The Learning Community's first formal written report to the Nebraska Legislature offers little evidence of the new entity's effectiveness but a glimpse of internal friction.

The report creates a starting point for measuring the Learning Community's future effectiveness, according to Julie Brewer, chief operating officer of the education cooperative.

But the biggest news is not what's in the 2010 Baseline Evaluation Report but what was left out.

Some of the 11 member school districts did not submit enough personal student information and other data to satisfy the Learning Community Council. Some districts cited concerns about student privacy, while other districts were unclear what state law required them to provide.

That made a full analysis of the initial effects of open enrollment “impossible,” the report says.

The open enrollment plan, which started this year, allows children to apply to any school in the 11 districts in Douglas and Sarpy Counties, subject to school capacity and rules that promote socioeconomic diversity.

Millard Public Schools did not supply copies of completed open enrollment applications, which parents filled out in the spring.

Millard officials said federal privacy law and other concerns prevent them from sharing detailed student information. “It's a legal issue,” Millard spokeswoman Amy Friedman said.

Learning Community Chairman Rick Kolowski said some districts are “game playing” by not providing the information.
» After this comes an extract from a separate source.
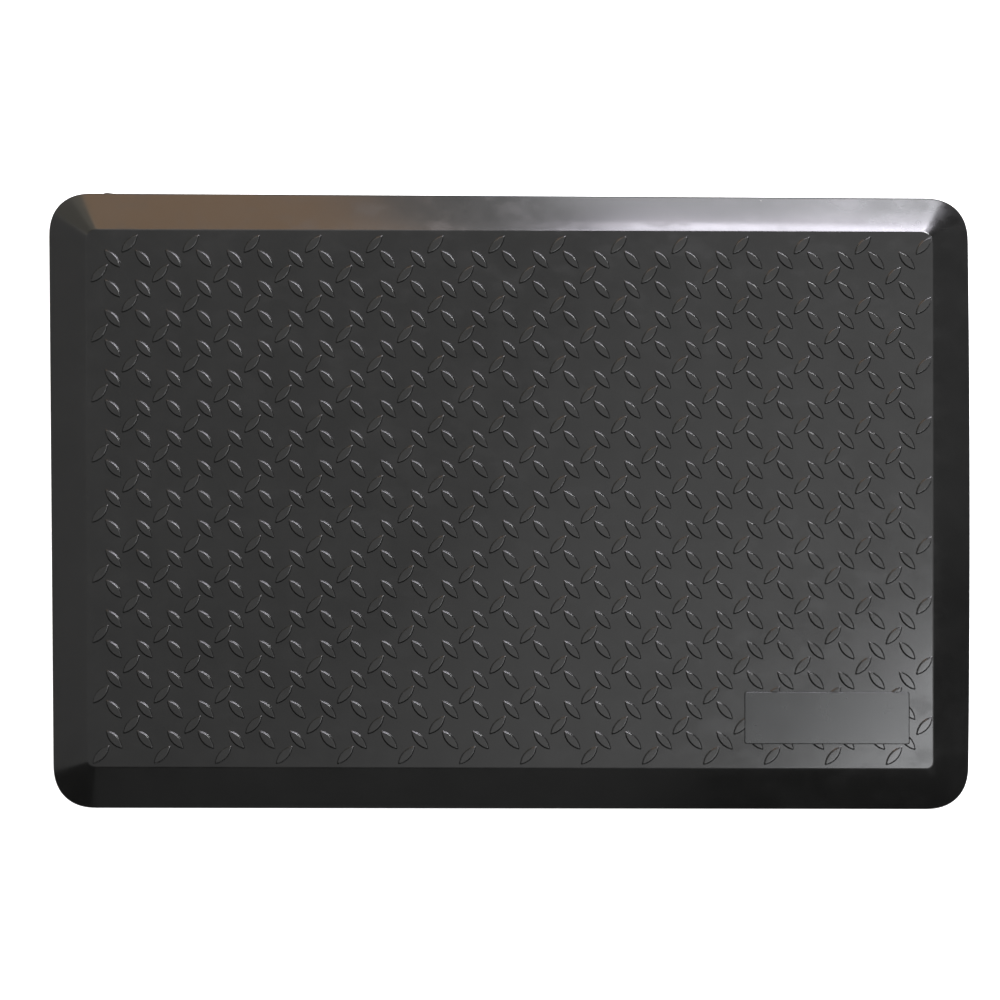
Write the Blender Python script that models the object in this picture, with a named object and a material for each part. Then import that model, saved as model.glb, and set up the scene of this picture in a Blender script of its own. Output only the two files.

“Was somebody asleep at the wheel that they didn't understand why we were formed and what we were supposed to be getting?” Kolowski said.

The Legislature created the Learning Community in 2007 and charged it with reducing the achievement gap between whites and minorities and promoting socioeconomic diversity with a system of student transfers that provides free transportation to students who help achieve diversity targets.

By law, districts have to turn over certain information to the council, but the interpretation of what's required is still debated.

According to the report, the Learning Community also lacked information on normal student movement in and out of districts. Without it, the council could not determine if a school's change in socioeconomic diversity was caused by open enrollment or something else, such as an increase in affordable housing drawing low-income families to a district.

Council member Lorraine Chang said Millard's information is important because Millard is one of the biggest participants in open enrollment.

Duncan Young, an attorney for the Millard Public Schools, said the district has complied to the extent allowed by law.

The federal Family Educational Rights and Privacy Act generally requires schools to obtain written permission from parents to release information on an individual student. It makes exceptions, however, for releasing information to other schools and to certain organizations conducting studies on behalf of a school.

Young said districts cannot release information to political subdivisions such as cities and counties, which is how state law classifies the Learning Community.

Another problem, Young said, is that open enrollment application forms contain each student's eligibility for free or reduced-price school meals, which is also subject to privacy laws.

Brewer said the council has altered next year's application form to include an advisory that parents who sign consent forms are consenting to the release of the information to the Learning Community.

Despite the report's gaps in data, Brewer said there was enough information to dispel a myth that student movement would be one way: from poor schools to more affluent ones. It actually was fairly evenly split, she said.

The data also debunk a prediction that some districts would resist accepting kids, she said. Only 4.35 percent of schools were unable to accept applicants because they were at capacity, the report says. Nearly 85 percent of schools accepted applicants who would increase their socioeconomic diversity.

The report offers no systematic evaluation of summer programs launched to help students in high poverty areas of north and South Omaha and Bellevue. However, grant recipients that ran the jump-start summer school, day camps and enrichment programs self-reported some success with the 1,300 disadvantaged kids served.

For example, Campfire USA, which served 539 students at Omaha's Gomez Heritage and Liberty Elementary Schools, tested incoming children on word recognition and math, then tested them again at the end of the program. At both schools, scores went up, Campfire reported.

Phoenix Academy Day School, a private school that provides intensive phonics instruction, reported “promising” results from the 32 children that the Learning Community paid it to instruct. Students averaged 5.25-month gains in reading, 6.6-month gains in reading comprehension and 3.25-month gains in spelling, the school reported.

Chang said the evaluation of summer programs fell short of the full review she wanted.

Brewer said the council has learned from the experience of the summer programs and will require more performance data from future grant recipients.